2 Tbsp. minced shallot or red onion
2 tsp. dijon mustard
1 tsp. honey
1/2 tsp. sea salt
fresh ground pepper
1/3 cup apple cider vinegar
1 Tbsp. grated parmesan
2 Tbsp. chopped parsley (1/2 tsp. dried oregano as a sub)
1/2 cup extra virgin olive oil

Into a jar with an available matching lid, combine the shallot, dijon, honey, salt, a few grinds of pepper, cider vinegar, parmesan, parsley and give it all a little swirl. Add the olive oil and shake it around to mix. Season to taste. 
Dressing will keep at room temperature for a day or two (the parm is fine), or in the fridge for a week.

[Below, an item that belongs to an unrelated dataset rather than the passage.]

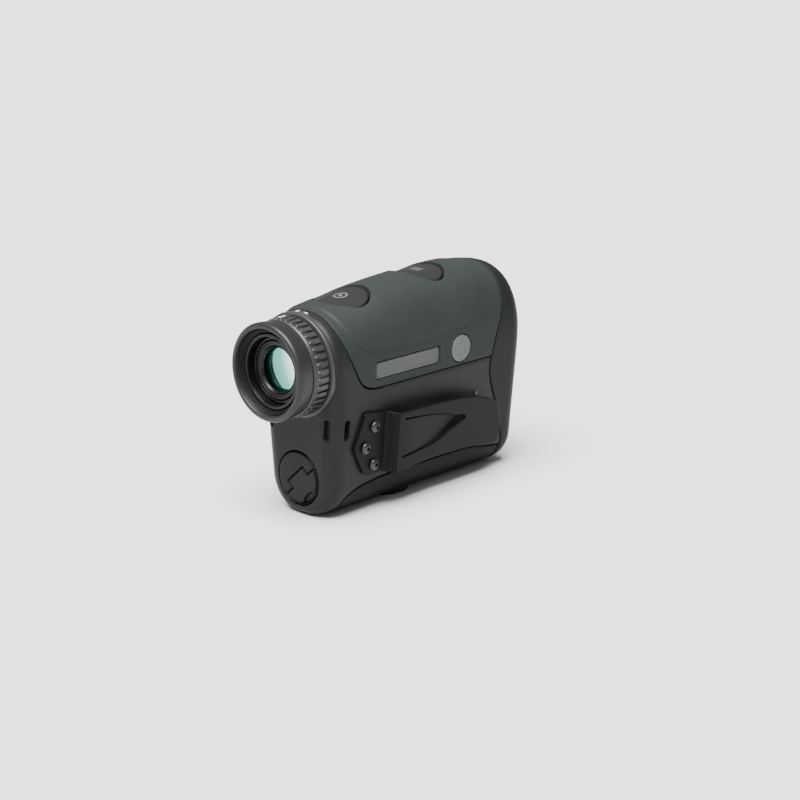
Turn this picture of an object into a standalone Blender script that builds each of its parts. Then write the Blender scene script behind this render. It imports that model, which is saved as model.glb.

If the oil solidifies, just leave it at room temp for a few minutes before using. 

// mexi bowl sauce //

1 jalapeno, roasted over gas burners or broiled for 5 minutes
1 clove garlic
1/4 cup toasted pepitas
1 anchovy (optional but delicious, you wont even know its there)
3/4 tsp. sea salt
1 cup fresh cilantro
juice of one large lime
1 Tbsp. white or red wine vinegar
1/4 cup extra virgin olive oil
1/4 cup water
1 ripe avocado

Do a quicky roast to your jalapeno, I do this over the stovetop. Chop it up, avoiding some of the seeds in the center. Put the jalapeno in your blender, along with the garlic, pepitas, anchovy (if using), sea salt, cilantro, lime juice, olive oil, water and avocado. Blitz until smooth. Use citrus or vinegar to thin it if you prefer it thinner. It will firm up in the fridge. 
Best used within a few days. Will keep covered in the fridge for 5 days. 

// citrus tahini miso //
from Sprouted Kitchen Bowl + Spoon
I will say this yields enough for one meal? Depends how saucy you are. Double it if you'd like it on hand for more than one meal. 

1/2 cup tahini
2 Tbsp. yellow or white miso paste
1 Tbsp. honey or agave
2 tsp. sriracha
1 Tbsp. toasted sesame oil
1 Tbsp. rice vinegar
1 garlic clove, grated
1/4 cup citrus juice (orange or lime preferred)
2 Tbsp. water, more as needed
minced cilantro, optional
sea salt and pepper to taste

Into a bowl, combine the tahini, miso, honey, sriracha, sesame oil, rice vinegar, garlic, citrus juice, water and whisk everything until evenly combined. Taste and adjust as you wish. Whisk in fresh cilantro, if using. 
Keep the dressing stored in the fridge for a week.